You will also need to state in writing to the client, the arrangements between the agencies at the time the listing agreement is signed to help avoid any misunderstanding. The arrangements are to include:
- who receives what commission and on what basis
- open home times and management
- marketing information
- signage (shared or separate).
These steps help ensure the marketing and commission sharing arrangements are transparent and avoid the vendor paying two commissions.
You must give a copy of the arrangements to each party including the vendors.
If the property is being sold as a result of a separation, the agent listing the property should ensure they get signatures or at the very least an email or other written confirmation from both vendor parties to confirm they are happy for the property to be sold by both agencies.
Approaching clients who have an agreement with another agency
You can approach another agent’s client to explain the services you can offer them when their current agency agreement ends.

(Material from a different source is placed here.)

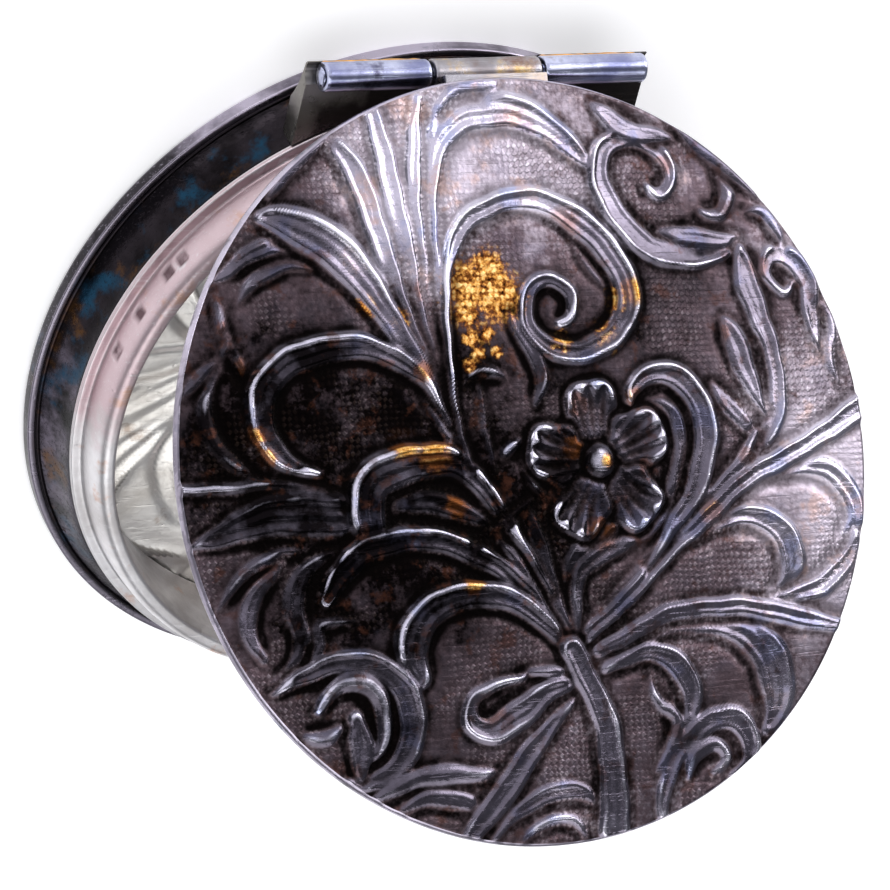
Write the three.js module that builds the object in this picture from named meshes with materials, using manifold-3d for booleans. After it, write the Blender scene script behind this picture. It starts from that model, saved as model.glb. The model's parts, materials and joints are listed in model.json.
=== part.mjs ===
// Round silver pill box: a stamped base, a stamped lid and a three-knuckle hinge.
// Millimetres, +Z up. The origin is the centre of the base's flat underside, the hinge is at +Y
// and runs along X, and the lid stands open by restOpening.

import * as THREE from "three";
import { mergeVertices } from "three/addons/utils/BufferGeometryUtils.js";
import Module from "manifold-3d";

const wasm = await Module();
wasm.setup();

// Driving dimensions
const lidRadius = 20; // outer edge of the lid
const baseRadius = 20.06; // outer edge of the base
const waistRadius = 18.62; // outside of both side walls where the lid meets the base
const hingeY = 20.56; // hinge axis, just behind the walls
const hingeZ = 4.25; // hinge axis, level with the joint between lid and base
const restOpening = THREE.MathUtils.degToRad(40.7); // lid angle from closed

const sheet = 0.4; // thickness of the stamped silver
const edgeRound = 0.4; // outside radius where a face turns down into its skirt
const fitGap = 0.1; // between neighbouring pieces
const lidDome = 0.55; // rise of the lid's face from its edge to its centre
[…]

Be careful not to undermine their relationship with the current listing agency — don’t make negative comments about how the property has been listed or about the listing agent.
You may be approached by a vendor who wants to sign a sole agency agreement with you while they have an existing sole agency agreement with another agency. We recommend you don’t take on this vendor as a client until their existing agreement ends.
If you choose to take on a client who has another sole agency agreement in place, be sure to:
- explain in writing that there is a high risk they will need to pay two commissions
- give them plenty of time to take legal and expert advice
- provide an appraisal and have a signed listing agreement in place.
Don’t mislead potential buyers by implying or stating they can’t approach the current listing agent directly.